El protagonismo del Estado o del mercado ha sido el gran tema del debate económico del siglo XX. Y, por lo que se ve, también de XXI. En efecto, ya desde principios de siglo XX encontramos el célebre trabajo de Enrico Barone publicado en el Giornale Degli Economisti (1.908): «El ministro de la producción en un Estado colectivista», a partir del cual comienza un amplio despliegue de estudios de los teóricos de la economía sobre la racionalidad económica de una organización socialista como los de Wiesser, Pareto y sus discípulos. La crisis económica que sigue a la Primera Guerra Mundial pusoen tela de juicio el pensamiento capitalista y alimentó formas intervencionistas que el economista Mandilesco se encargaría de configurar económicamente. De igual manera, tanto el New Deal de Roosevelt como la encíclica «Quadragesimo anno» se mostraron críticas hacia el capitalismo.

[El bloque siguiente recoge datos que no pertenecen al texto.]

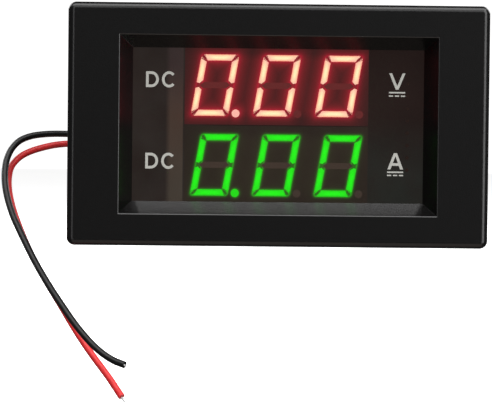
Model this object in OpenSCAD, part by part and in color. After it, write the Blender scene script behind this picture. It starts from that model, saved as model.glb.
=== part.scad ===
// Two-row digital panel meter in a snap-in case, with a rear screw terminal and two supply leads.
// Millimetres. +X to the right as the display is read, +Z up, the display faces -Y.
// The origin is the centre of the bezel's rear face, which seats on the panel.

/* [Bezel] */
// Width of the bezel
bezel_w = 85; // [84:0.5:90]
// Height of the bezel
bezel_h = 49; // [48:0.5:54]
// Thickness of the bezel in front of the panel
bezel_t = 5; // [4.5:0.1:6]
// Radius of the four upright corners
bezel_corner_r = 1.6; // [0.5:0.1:3]
// Rounding between the front face and the sides
bezel_edge_r = 1.35; // [0.4:0.05:2]

/* [Window] */
// Width of the recess at the front face
opening_w = 64.2; // [62:0.1:65]
// Height of the recess at the front face
opening_h = 36.1; // [34:0.1:37]
// Width of the visible window at the bottom of the recess
window_w = 59; // [57:0.1:60]
// Height of the visible window at the bottom of the recess
window_h = 31.1; // [29:0.1:32]
// Depth of the sloped recess
recess_d = 4; // [2:0.1:4.2]
// Thickness of the smoked lens
lens_t = 1.2; // [0.8:0.1:1.2]

/* [Case] */
// Width of the case behind the bezel
case_w = 76; // [76:0.5:78]
// Height of the case behind the bezel
case_h = 41; // [41:0.5:42]
// Wall thickness
wall = 1.8; // [1.6:0.1:2]
// How far the snap barbs stand out of the sides
barb = 1.6; // [0.6:0.1:2.4]

/* [Display] */
// Height of a digit
digit_h = 12.5; // [11:0.1:13]
// Width of a digit at one level
digit_w = 7.7; // [6.5:0.1:8]
// Distance between digits
digit_pitch = 12.6; // [12:0.1:12.6]
// Slant of the digits
slant = 10; // [0:0.5:12]
// Radius of a decimal point
dp_r = 0.8; // [0.5:0.05:0.9]

/* [Leads] */
// Diameter of the supply leads over their insulation
lead_d = 1.4; // [0.9:0.05:1.5]

/* [Hidden] */
$fn = 64;

case_d = 24;                       // rear rim of the case
cover_t = 2;                       // rear cover
lens_y = -bezel_t + recess_d;      // front of the lens
floor_y = lens_y + lens_t;         // inner face of the case's front wall
module_y = 1;                      // front of the display modules
module_w = 37.4;
module_h = 16;
module_x = -0.3;                   // the modules sit a little to the left
row_z = 8.1;                       // rows above and below the middle
board_y = 8.2;                     // front of the display board
board_t = 1.6;
power_y = 17.2;                    // front of the power board
back_y = power_y + board_t;        // rear of the power board
boss_x = 33.9;
boss_z = 16.4;
header_x = 27;
term_x = 13;                       // middle pole of the terminal block
term_pitch = 5.08;
term_z = -16.7;                    // screw axes
term_top = 30.2;
trim_z = -11;
trim_x = [-19, -8];
lead_y = 21.2;
lead_z = [-2.2, -4.2];
shunt_x = term_x + 1.5 * term_pitch - 2.54;

// Supply leads, from the plug to the stripped ends
BLACK_ROUTE = [[-35.2, 21.2, -2.2], [-38, 21.2, -2.2], [-41, 21.2, -2.2], [-44, 21.1, -2.2], [-46.53, 20.59, -2.2],
    [-49.01, 19.92, -2.36], [-51.39, 19.03, -2.78], [-53.62, 17.94, -3.76], [-55.2, 16.68, -5.51],
    [-56.07, 15.3, -7.72], [-56.3, 13.81, -10.11], [-56.14, 12.24, -12.48], [-55.64, 10.6, -14.83],
    [-54.89, 8.88, -17.11], [-53.96, 7.12, -19.34], [-52.83, 5.3, -21.48], [-51.65, 3.46, -23.58],
    [-50.46, 1.6, -25.65], [-49.23, -0.27, -27.68], [-47.96, -2.13, -29.65], [-46.63, -4, -31.56],
    [-45.27, -5.84, -33.44], [-43.86, -7.66, -35.27], [-42.44, -9.44, -37.08], [-41.02, -11.16, -38.87],
    [-39.52, -12.82, -40.61], [-37.93, -14.4, -42.27], [-36.23, -15.9, -43.85], [-34.38, -17.3, -45.23],
    [-32.33, -18.63, -46.35], [-30.12, -19.9, -47.08]];
RED_ROUTE = [[-35.2, 21.2, -4.2], [-38, 21.2, -4.2], [-41, 21.2, -4.2], [-44, 21.1, -4.3], [-46.55, 20.69, -4.6],
    [-49.03, 20.14, -5.18], [-51.41, 19.41, -5.97], [-53.59, 18.49, -7.18], [-55.24, 17.46, -9.15],
    [-55.72, 16.35, -11.65], [-55.52, 15.16, -14.14], [-54.93, 13.87, -16.55], [-54.11, 12.45, -18.89],
    [-53.15, 10.9, -21.16], [-52.11, 9.27, -23.37], [-51, 7.58, -25.53], [-49.82, 5.86, -27.64],
    [-48.54, 4.14, -29.69], [-47.2, 2.41, -31.7], [-45.84, 0.7, -33.67], [-44.46, -1, -35.62],
    [-43.11, -2.68, -37.57], [-41.78, -4.34, -39.53], [-40.43, -5.96, -41.47], [-39.03, -7.54, -43.37],
    [-37.59, -9.06, -45.22], [-36.12, -10.52, -47.02], [-34.64, -11.9, -48.77], [-33.23, -13.21, -50.49],
    [-31.96, -14.43, -52.17], [-30.77, -15.6, -53.8]];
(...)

Los planteamientos intervencionistas de Keynes o Beveridge trajeron consigo, tras la Segunda Guerra Mundial, un acercamiento a la planificación del desarrollo o a una política fiscal redistributiva. En verdad, la época de la prosperidad de 1.945 a 1.973 mucho ha tenido que ver con una política de intervención del Estado en la vida económica. Quizá porque entonces la maltrecha situación económica que generó la conflagración no permitía, porque no se daban las condiciones, otra política económica distinta.

Al amparo de esta construcción teórica, aparece el Estado Providencia (Welfare State) que asume inmediatamente la satisfacción de todas las necesidades y situaciones de los individuos desde «la cuna hasta la tumba». Es un modelo de Estado de intervención directa, asfixiante, que exige elevados impuestos y, lo que es más grave, que va minando poco a poco lo más importante, la responsabilidad de los individuos. El Estado de Bienestar que ha tenido plena vigencia en la Europa de «entreguerras» es, como es bien sabido, un concepto político que, en realidad, fue una respuesta a la crisis de 1929 y a las manifestaciones más agudas de la recesión.

Ciertamente, los logros del Estado del Bienestar están en la mente de todos: consolidación del sistema de pensiones, universalización de la asistencia sanitaria, implantación del seguro de desempleo, desarrollo de las infraestructuras públicas. Afortunadamente, todas estas cuestiones se han convertido en punto de partida de los presupuestos de cualquier gobierno que aspire de verdad a mejorar el bienestar de la gente.

Sin embargo, el Estado providencia, en su versión clásica y estática, ha fracasado en su misión principal de redistribuir la riqueza de forma equitativa, hasta el punto de que tras décadas de actividades redistributivas no sólo no han disminuido las desigualdades, sino que, por paradójico que parezca, han aumentado la distancia entre ricos y pobres. Estas desigualdades han generado grupos de población excluidos y marginados de la sociedad y no sólo debido a circunstancias económicas, sino también a causa de su raza, su nacionalidad, su religión o por cualquier rasgo distintivo escogido como pretexto para la discriminación, la xenofobia y, a menudo, la violencia. Hoy lo experimentamos, en uno países más que en otros, sin que la razón y la moderación puedan, por el momento, contener un populismo hábilmente conducido por los extremos, de un lado y el otro.